* [Work to do]
Quote the data below in full, please, without altering anything.
--*--
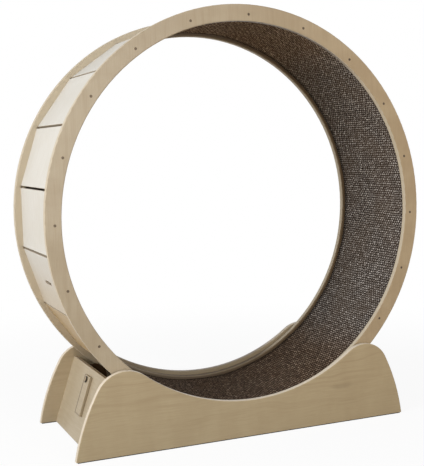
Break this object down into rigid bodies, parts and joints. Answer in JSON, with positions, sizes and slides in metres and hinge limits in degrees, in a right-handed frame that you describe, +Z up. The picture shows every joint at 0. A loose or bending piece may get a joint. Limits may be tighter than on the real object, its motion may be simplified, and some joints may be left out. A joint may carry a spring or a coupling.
{
  "type": "cat exercise wheel",
  "caption": "Freestanding wooden running wheel for a cat: a slatted drum with a woven running mat turns on rollers hidden in a low waved base with a sliding lock bar.",
  "frame": {"origin": "on the floor, under the middle of the wheel", "axes": "+Z up; the wheel turns about an axis parallel to Y; the front ring faces -Y and the lock bar is at -X"},
  "size_m": [1.1, 0.396, 1.152],
  "materials": {
    "ring_plywood": "clear satin lacquer on pale birch plywood",
    "pale_plywood": "limed white poplar plywood, matt",
    "panel_plywood": "clear satin lacquer on birch veneer, grain lengthwise",
    "end_plywood": "clear satin lacquer on birch plywood",
    "backing_plywood": "sanded plywood",
    "beech_dowel": "fluted beech",
    "mat_weave": "grey-brown woven mat",
    "bronzed_screw": "bronzed countersunk head",
    "black_knob": "glossy black",
    "black_nylon": "moulded nylon",
    "roller_tyre": "soft polyurethane",
    "foot_rubber": "matt black",
    "bearing_steel": "ground bearing steel",
    "bright_steel": "drawn steel rod",
    "spacer_aluminium": "mill finish",
    "zinc_steel": "zinc plated"
  },
  "bodies": {
    "base": {"axle_end_spacers": "spacer_aluminium", "axle_tube_left": "spacer_aluminium", "axle_tube_right": "spacer_aluminium", "bearing_inner_races": "bearing_steel", "bearing_spacers": "spacer_aluminium", "cam_bolts": "zinc_steel", "cam_locks": "zinc_steel", "end_panel_left": "end_plywood", "end_panel_right": "end_plywood", "foot_strip_back": "foot_rubber", "foot_strip_front": "foot_rubber", "panel_dowels": "beech_dowel", "roller_axle_left": "bright_steel", "roller_axle_right": "bright_steel", "side_panel_back": "panel_plywood", "side_panel_front": "panel_plywood"},
    "wheel": {"ring_front": "ring_plywood", "ring_back": "ring_plywood", "ring_screws_front": "bronzed_screw", "ring_screws_back": "bronzed_screw", "running_mat": "mat_weave", "slat_01": "pale_plywood", "slat_02": "pale_plywood", "slat_03": "pale_plywood", "slat_04": "pale_plywood", "slat_05": "pale_plywood", "slat_06": "pale_plywood", "slat_07": "pale_plywood", "slat_08": "pale_plywood", "slat_09": "pale_plywood", "slat_10": "pale_plywood", "slat_11": "pale_plywood", "slat_12": "pale_plywood", "slat_13": "pale_plywood", "slat_14": "pale_plywood", "slat_15": "pale_plywood", "slat_16": "pale_plywood", "slat_17": "pale_plywood", "slat_18": "pale_plywood", "slat_19": "pale_plywood", "slat_20": "pale_plywood"},
    "roller_front_left": {"roller_front_left_tyre": "roller_tyre", "roller_front_left_hub": "black_nylon", "roller_front_left_bearings": "bearing_steel"},
    "roller_front_right": {"roller_front_right_tyre": "roller_tyre", "roller_front_right_hub": "black_nylon", "roller_front_right_bearings": "bearing_steel"},
    "roller_back_left": {"roller_back_left_tyre": "roller_tyre", "roller_back_left_hub": "black_nylon", "roller_back_left_bearings": "bearing_steel"},
    "roller_back_right": {"roller_back_right_tyre": "roller_tyre", "roller_back_right_hub": "black_nylon", "roller_back_right_bearings": "bearing_steel"},
    "lock": {"lock_backing_plate": "backing_plywood", "lock_bar": "end_plywood", "lock_guide_bushes": "black_nylon", "lock_guide_screws": "zinc_steel", "lock_knob": "black_knob"}
  },
  "joints": [
    {"name": "wheel_spin", "type": "hinge", "parent": "base", "child": "wheel", "pos_m": [0, 0, 0.602], "axis": [0, 1, 0], "continuous": true},
    {"name": "roller_front_left_spin", "type": "hinge", "parent": "base", "child": "roller_front_left", "pos_m": [-0.34202, -0.1725, 0.13073], "axis": [0, 1, 0], "continuous": true},
    {"name": "roller_front_right_spin", "type": "hinge", "parent": "base", "child": "roller_front_right", "pos_m": [0.34202, -0.1725, 0.13073], "axis": [0, 1, 0], "continuous": true},
    {"name": "roller_back_left_spin", "type": "hinge", "parent": "base", "child": "roller_back_left", "pos_m": [-0.34202, 0.1725, 0.13073], "axis": [0, 1, 0], "continuous": true},
    {"name": "roller_back_right_spin", "type": "hinge", "parent": "base", "child": "roller_back_right", "pos_m": [0.34202, 0.1725, 0.13073], "axis": [0, 1, 0], "continuous": true},
    {"name": "lock_slide", "type": "slide", "parent": "base", "child": "lock", "axis": [0.309, 0, 0.9511], "range_m": [0, 0.0563]}
  ],
  "couplings": [
    {"joint": "roller_front_left_spin", "follows": "wheel_spin", "ratio": -17.188},
    {"joint": "roller_front_right_spin", "follows": "wheel_spin", "ratio": -17.188},
    {"joint": "roller_back_left_spin", "follows": "wheel_spin", "ratio": -17.188},
    {"joint": "roller_back_right_spin", "follows": "wheel_spin", "ratio": -17.188}
  ]
}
--*--
* [Completed exercise]
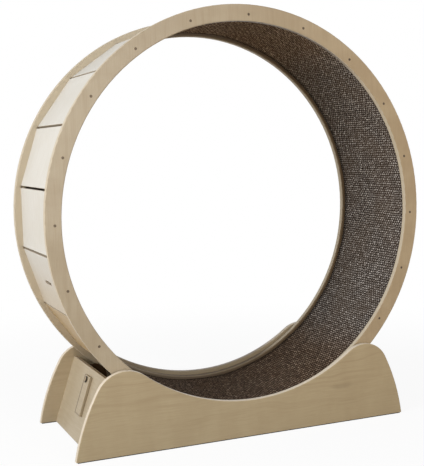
Break this object down into rigid bodies, parts and joints. Answer in JSON, with positions, sizes and slides in metres and hinge limits in degrees, in a right-handed frame that you describe, +Z up. The picture shows every joint at 0. A loose or bending piece may get a joint. Limits may be tighter than on the real object, its motion may be simplified, and some joints may be left out. A joint may carry a spring or a coupling.
{
  "type": "cat exercise wheel",
  "caption": "Freestanding wooden running wheel for a cat: a slatted drum with a woven running mat turns on rollers hidden in a low waved base with a sliding lock bar.",
  "frame": {"origin": "on the floor, under the middle of the wheel", "axes": "+Z up; the wheel turns about an axis parallel to Y; the front ring faces -Y and the lock bar is at -X"},
  "size_m": [1.1, 0.396, 1.152],
  "materials": {
    "ring_plywood": "clear satin lacquer on pale birch plywood",
    "pale_plywood": "limed white poplar plywood, matt",
    "panel_plywood": "clear satin lacquer on birch veneer, grain lengthwise",
    "end_plywood": "clear satin lacquer on birch plywood",
    "backing_plywood": "sanded plywood",
    "beech_dowel": "fluted beech",
    "mat_weave": "grey-brown woven mat",
    "bronzed_screw": "bronzed countersunk head",
    "black_knob": "glossy black",
    "black_nylon": "moulded nylon",
    "roller_tyre": "soft polyurethane",
    "foot_rubber": "matt black",
    "bearing_steel": "ground bearing steel",
    "bright_steel": "drawn steel rod",
    "spacer_aluminium": "mill finish",
    "zinc_steel": "zinc plated"
  },
  "bodies": {
    "base": {"axle_end_spacers": "spacer_aluminium", "axle_tube_left": "spacer_aluminium", "axle_tube_right": "spacer_aluminium", "bearing_inner_races": "bearing_steel", "bearing_spacers": "spacer_aluminium", "cam_bolts": "zinc_steel", "cam_locks": "zinc_steel", "end_panel_left": "end_plywood", "end_panel_right": "end_plywood", "foot_strip_back": "foot_rubber", "foot_strip_front": "foot_rubber", "panel_dowels": "beech_dowel", "roller_axle_left": "bright_steel", "roller_axle_right": "bright_steel", "side_panel_back": "panel_plywood", "side_panel_front": "panel_plywood"},
    "wheel": {"ring_front": "ring_plywood", "ring_back": "ring_plywood", "ring_screws_front": "bronzed_screw", "ring_screws_back": "bronzed_screw", "running_mat": "mat_weave", "slat_01": "pale_plywood", "slat_02": "pale_plywood", "slat_03": "pale_plywood", "slat_04": "pale_plywood", "slat_05": "pale_plywood", "slat_06": "pale_plywood", "slat_07": "pale_plywood", "slat_08": "pale_plywood", "slat_09": "pale_plywood", "slat_10": "pale_plywood", "slat_11": "pale_plywood", "slat_12": "pale_plywood", "slat_13": "pale_plywood", "slat_14": "pale_plywood", "slat_15": "pale_plywood", "slat_16": "pale_plywood", "slat_17": "pale_plywood", "slat_18": "pale_plywood", "slat_19": "pale_plywood", "slat_20": "pale_plywood"},
    "roller_front_left": {"roller_front_left_tyre": "roller_tyre", "roller_front_left_hub": "black_nylon", "roller_front_left_bearings": "bearing_steel"},
    "roller_front_right": {"roller_front_right_tyre": "roller_tyre", "roller_front_right_hub": "black_nylon", "roller_front_right_bearings": "bearing_steel"},
    "roller_back_left": {"roller_back_left_tyre": "roller_tyre", "roller_back_left_hub": "black_nylon", "roller_back_left_bearings": "bearing_steel"},
    "roller_back_right": {"roller_back_right_tyre": "roller_tyre", "roller_back_right_hub": "black_nylon", "roller_back_right_bearings": "bearing_steel"},
    "lock": {"lock_backing_plate": "backing_plywood", "lock_bar": "end_plywood", "lock_guide_bushes": "black_nylon", "lock_guide_screws": "zinc_steel", "lock_knob": "black_knob"}
  },
  "joints": [
    {"name": "wheel_spin", "type": "hinge", "parent": "base", "child": "wheel", "pos_m": [0, 0, 0.602], "axis": [0, 1, 0], "continuous": true},
    {"name": "roller_front_left_spin", "type": "hinge", "parent": "base", "child": "roller_front_left", "pos_m": [-0.34202, -0.1725, 0.13073], "axis": [0, 1, 0], "continuous": true},
    {"name": "roller_front_right_spin", "type": "hinge", "parent": "base", "child": "roller_front_right", "pos_m": [0.34202, -0.1725, 0.13073], "axis": [0, 1, 0], "continuous": true},
    {"name": "roller_back_left_spin", "type": "hinge", "parent": "base", "child": "roller_back_left", "pos_m": [-0.34202, 0.1725, 0.13073], "axis": [0, 1, 0], "continuous": true},
    {"name": "roller_back_right_spin", "type": "hinge", "parent": "base", "child": "roller_back_right", "pos_m": [0.34202, 0.1725, 0.13073], "axis": [0, 1, 0], "continuous": true},
    {"name": "lock_slide", "type": "slide", "parent": "base", "child": "lock", "axis": [0.309, 0, 0.9511], "range_m": [0, 0.0563]}
  ],
  "couplings": [
    {"joint": "roller_front_left_spin", "follows": "wheel_spin", "ratio": -17.188},
    {"joint": "roller_front_right_spin", "follows": "wheel_spin", "ratio": -17.188},
    {"joint": "roller_back_left_spin", "follows": "wheel_spin", "ratio": -17.188},
    {"joint": "roller_back_right_spin", "follows": "wheel_spin", "ratio": -17.188}
  ]
}